Open-loop gain ( $A_{OL}$ ) is the ratio of the output voltage ( $V_{out}$ ) to the differential input voltage ( $V_d$ ) when no feedback loop is connected in the circuit.
An important point about open-loop gain is:

• **Very High Value**: Typically, the open-loop gain is very large, often reaching values like 100,000, as in our example. This means even a tiny input voltage difference can produce a large output voltage.
  
• **Frequency Dependency**: The gain is not constant and varies based on frequency. But for many calculations, it can be considered as a constant value for simplicity.
  

Understanding the open-loop gain helps us gauge the sensitivity of the op-amp to input voltage differences.

The **differential input voltage** is the cornerstone of op-amp functionality, describing the difference in voltage between its two input terminals. This tiny voltage difference is what the op-amp amplifies.
The differential input voltage is given by:\[V_d = V_+ - V_- \]

• **Positive vs Negative Input Voltage**: Typically, the input voltage on the noninverting terminal (\(V_+\)) is compared to the inverting terminal (\(V_-\)). If \(V_+\) is higher, the differential input voltage is positive.
  
• **Significance of Value**: Since op-amps are highly sensitive, even minute differential input voltages can significantly affect the output voltage, especially with high open-loop gains.
  

Calculating and understanding this differential input can thus determine how an op-amp will react in a circuit setup.

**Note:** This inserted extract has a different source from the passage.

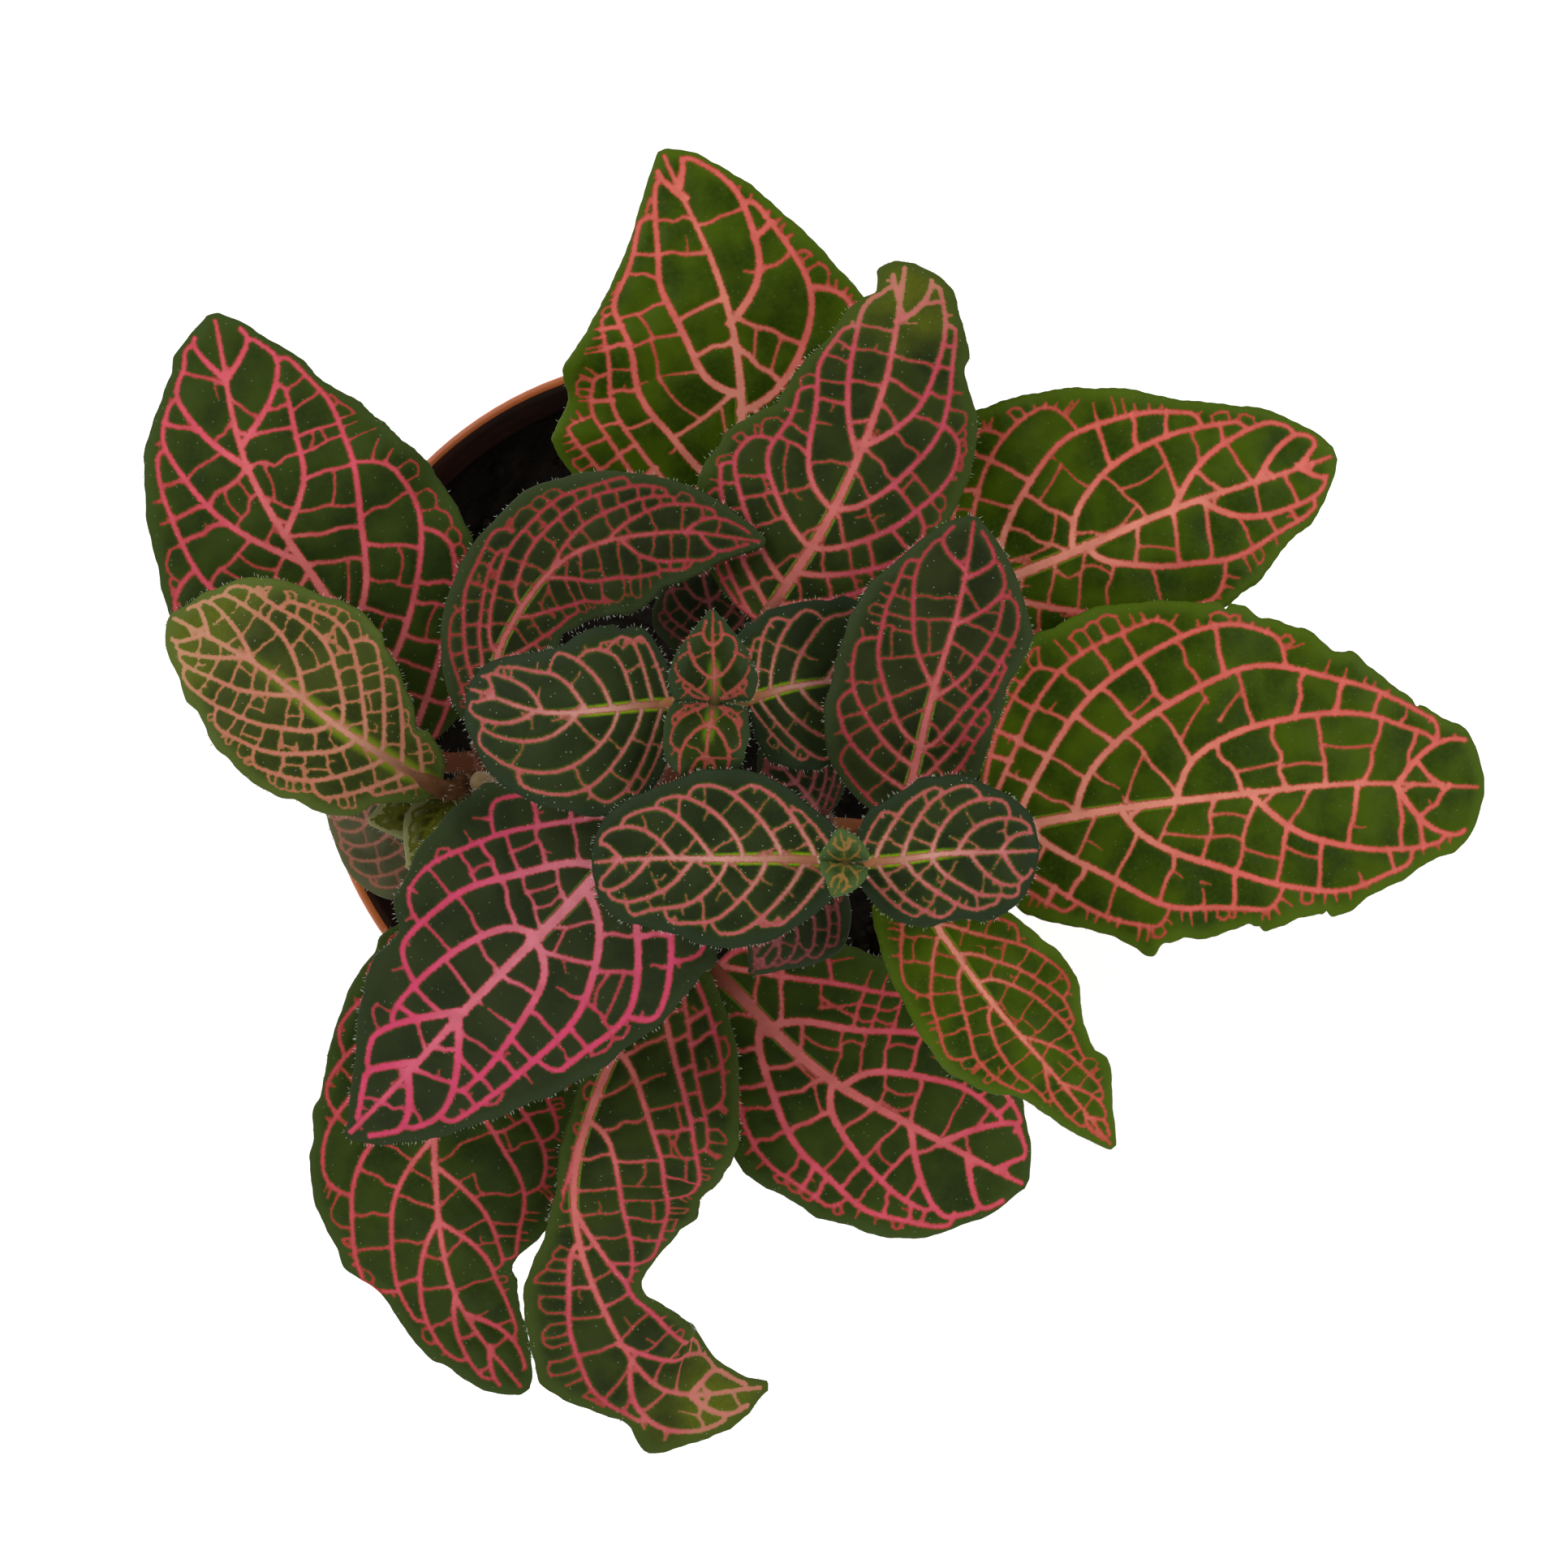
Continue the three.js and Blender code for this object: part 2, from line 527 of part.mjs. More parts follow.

Calculating the **output voltage** in an open-loop configuration of an op-amp is straightforward but incredibly vital, as it gives a clear indication of the amplifier's performance. The output voltage, \(V_{out}\), is a product of the open-loop gain and the differential input voltage.
The formula is:\[V_{out} = A_{OL} \times V_d \]Where:

• \(V_{out}\): Output voltage of the op-amp.
• \(A_{OL}\): The open-loop gain, such as 100,000 in the example.
• \(V_d\): The differential input voltage calculated as above.
  

In our example, with an open-loop gain of 100,000 and a differential input voltage of \(10 \mu \text{V}\), the output voltage comes out to be 1 V:
\[V_{out} = 100,000 \times 10 \mu \text{V} = 1 \text{V} \]This shows how operational amplifiers translate small input differences to larger outputs, making them powerful components in electronic circuits.